Statement at the Conclusion of the Visit by IMF Director Masood Ahmed to GeorgiaPress Release No. 09/27
February 6, 2009
The economic program supported by the International Monetary Fund (IMF) is helping Georgia weather the effects of the global economic crisis, underpin confidence, and mobilize donor support, Masood Ahmed, Director of the Middle East and Central Asia Department at the International Monetary Fund (IMF), said today at the conclusion of his first visit to Tbilisi.
In meeting with the authorities, parliament, and civil society, Mr. Ahmed cautioned that, because of the impact of the global crisis, economic conditions would remain difficult in 2009 and economic recovery was not likely to take hold until 2010. He also discussed with the authorities the importance of implementing consistent policies and protecting the most vulnerable groups during this period of transition.

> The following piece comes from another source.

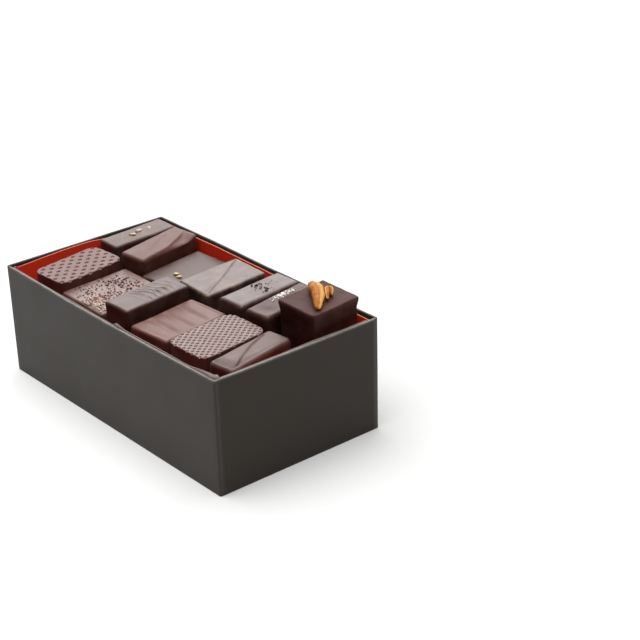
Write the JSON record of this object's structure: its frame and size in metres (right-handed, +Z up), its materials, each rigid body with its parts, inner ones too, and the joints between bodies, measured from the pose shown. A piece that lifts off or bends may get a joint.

Mr. Ahmed's visit coincided with that of an IMF mission currently conducting the second quarterly review of the economic program, which is also discussing more broadly the outlook and policy challenges for 2009 and the medium term, as part of the IMF annual consultation cycle with all its member countries.
Georgia—like many Central and Eastern European countries—is negatively affected by the crisis, in particular by the drying up of capital inflows from abroad, including foreign direct investments that were attracted by Georgia's impressive economic reforms in the past. Mr. Ahmed's discussions with the authorities touched on the economic impact of the 2008 conflict with Russia and prospects for 2009.
The IMF mission and the authorities have agreed on the need to limit the economic contraction within the constraints of available external financing, and reduce the risks of a more severe crisis. To this end, discussions focused on the coordination of exchange rate and monetary policy with the donor-financed fiscal stimulus package to protect international reserves and maintain an adequate international liquidity buffer against unforeseen events. Mr. Ahmed also stressed that the new global environment places urgency on strengthening further the financial sector.
Mr. Ahmed also presented the most recent views of the IMF on the world economic outlook. He stressed that the global financial crisis is now widely recognized as the most serious crisis since the Great Depression. He added that strong and comprehensive policy actions are reducing the risk of a prolonged downturn, but that there is still considerable uncertainty in all markets.
Mr. Ahmed explained that emerging markets entered the crisis with stronger fundamentals than advanced economies, notably improved policy frameworks and strengthened balance sheets. However, after being largely unaffected through the summer, emerging market and developing economies have been increasingly swept up by the spreading crisis—particularly those countries with large external financing needs.
The IMF now projects global growth in 2009 to fall to just 0.5 percent, its lowest rate since World War II. Advanced economies will experience significant contractions in economic activity (-2 percent GDP growth). Growth in emerging and developing economies is also projected to slow sharply from 6¼ percent in 2008 to 3¼ percent in 2009, dragged down by falling export demand, lower commodity prices, scarcer capital inflows, and therefore much tighter external financing constraints. The emergence of large output gaps (relative to potential output) will put strong downward pressure on inflation globally.
Many governments that have fiscal space have announced stimulus packages to boost their economies and deal with credit strains. This should support a gradual recovery in late 2009, with world growth expected to pick up to 3 percent in 2010.
However, despite wide-ranging policy actions, financial strains remain acute. A sustained economic recovery will not be possible until the financial sector's functionality is restored and credit markets are unclogged. Greater international coordination will be key in boosting the effectiveness of policies and restoring confidence. In all, the uncertainty surrounding the outlook is unusually high, and downside risks dominate. This uncertainty reflects fundamental questions as to whether our models still hold at this time of profound upheaval in the world economy, Mr. Ahmed said.